I was a masochist to straddle both areas rather deeply. In 2006, I decided I wanted to take on the IPsec war for mobile.

It was the bloodiest of experiences I’ve had at the IETF. I moderated a discussion with 20 some seriously powerful male voices at the table as the only woman.

After years of slow and painful progress, I’d end up withdrawing my authorship from that draft as a matter of principle, not wanting to be associated with something that had lost all its goals in compromises. The authors left an honorary mention for me in acknowledgments.

Even as women, we can stand up for ourselves and our principles and be respected for that. Yes, we can.

Dirty Politics

In 2007, I signed up to be on the NomCom. It was my first foray into some seriously dirty politics. I encountered men who would do just about anything to win.
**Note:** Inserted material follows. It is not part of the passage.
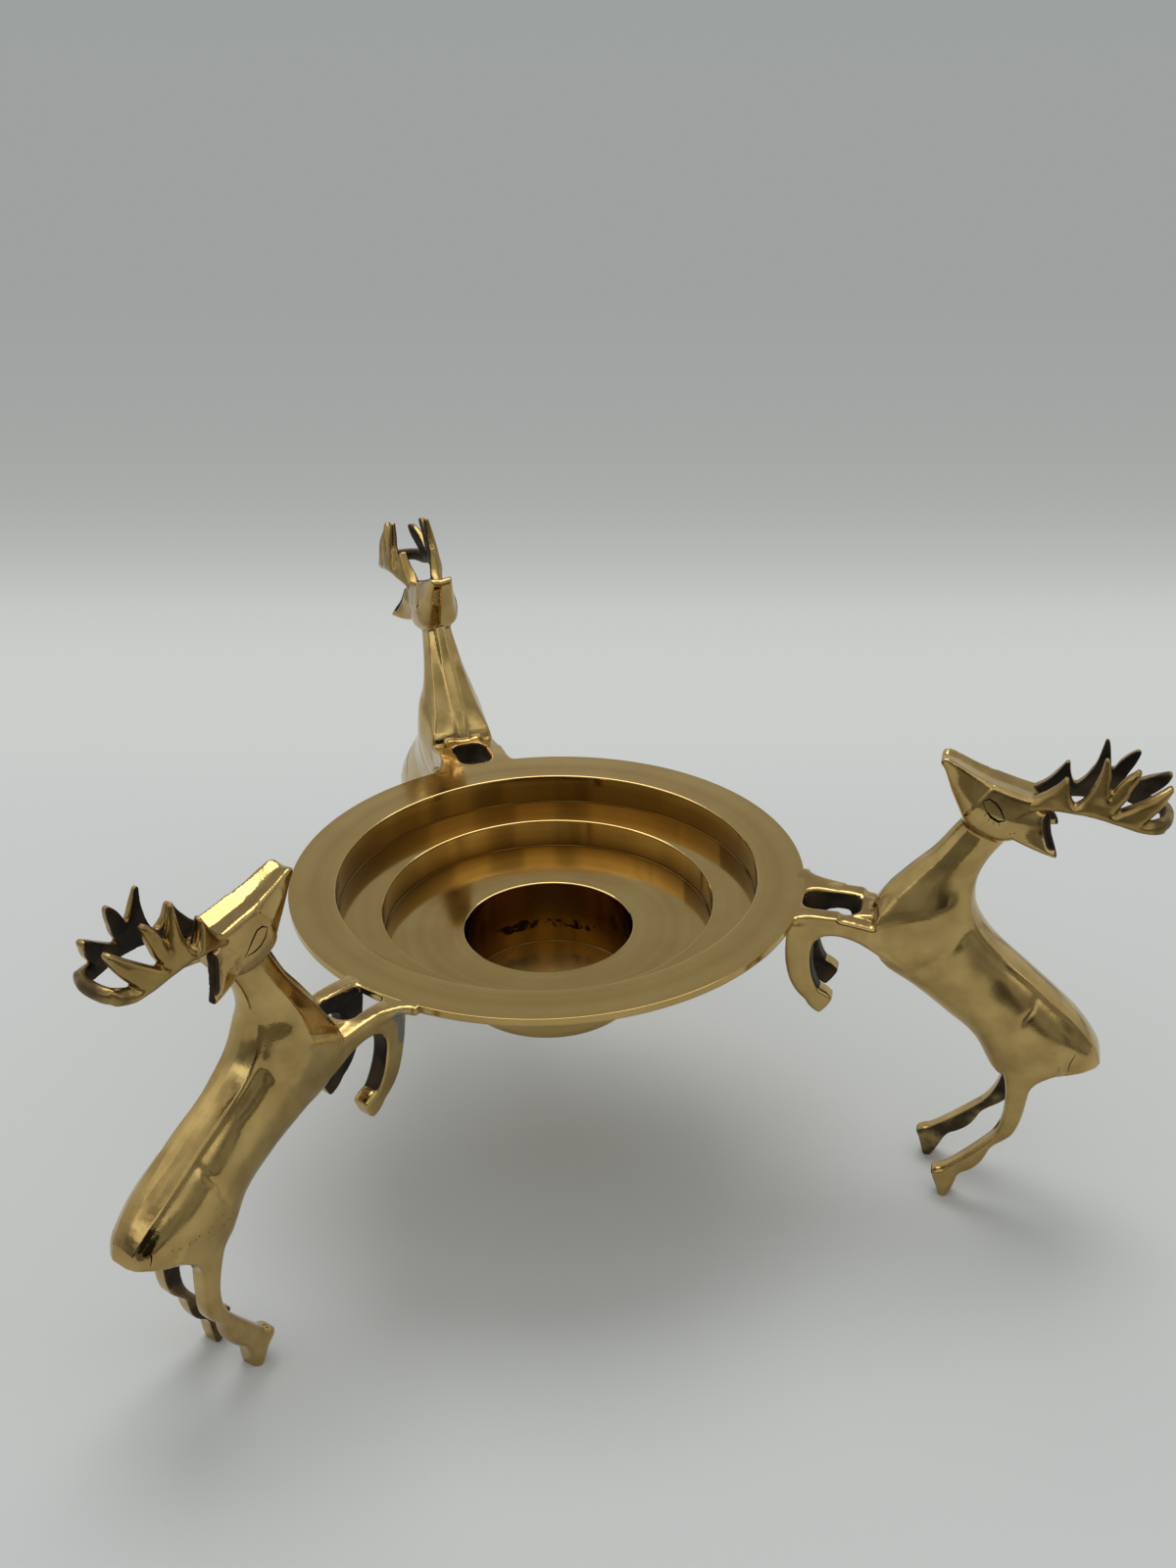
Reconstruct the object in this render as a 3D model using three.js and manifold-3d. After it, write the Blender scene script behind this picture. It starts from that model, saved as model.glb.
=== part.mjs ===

To honor confidentiality, I will refrain from specifics. But this experience would prepare me for tech management roles rapidly.

As part of this journey, I would come to learn mature tactics to deal with bullies and prove that elbowing me could actually be somewhat difficult.

In closed room settings, politics can be an unnerving experience for women. It is extremely easy to give up being in management as a result.

In no way are things “normal” or “easy” for women. When we enter tech, we enter an inherently hostile and sexist environment which feels casual and normal to the men. Most men don’t even realize it’s not so for women.


To the women in tech trying to make it, stay strong. I won’t lie that there isn’t sexism. That there isn’t hostility. That there isn’t unfair treatment. But, we can cut through it, starting with self-imposed equality.


To the men in tech who want to create a better environment for women, I hope this sheds some light on where things are not constructive at the moment.


Amidst all the sexism I encountered at the IETF, I also met my strongest mentors and friends. These people who helped me realize my full potential and feel equal were among those that influenced my technology and leadership skills the most.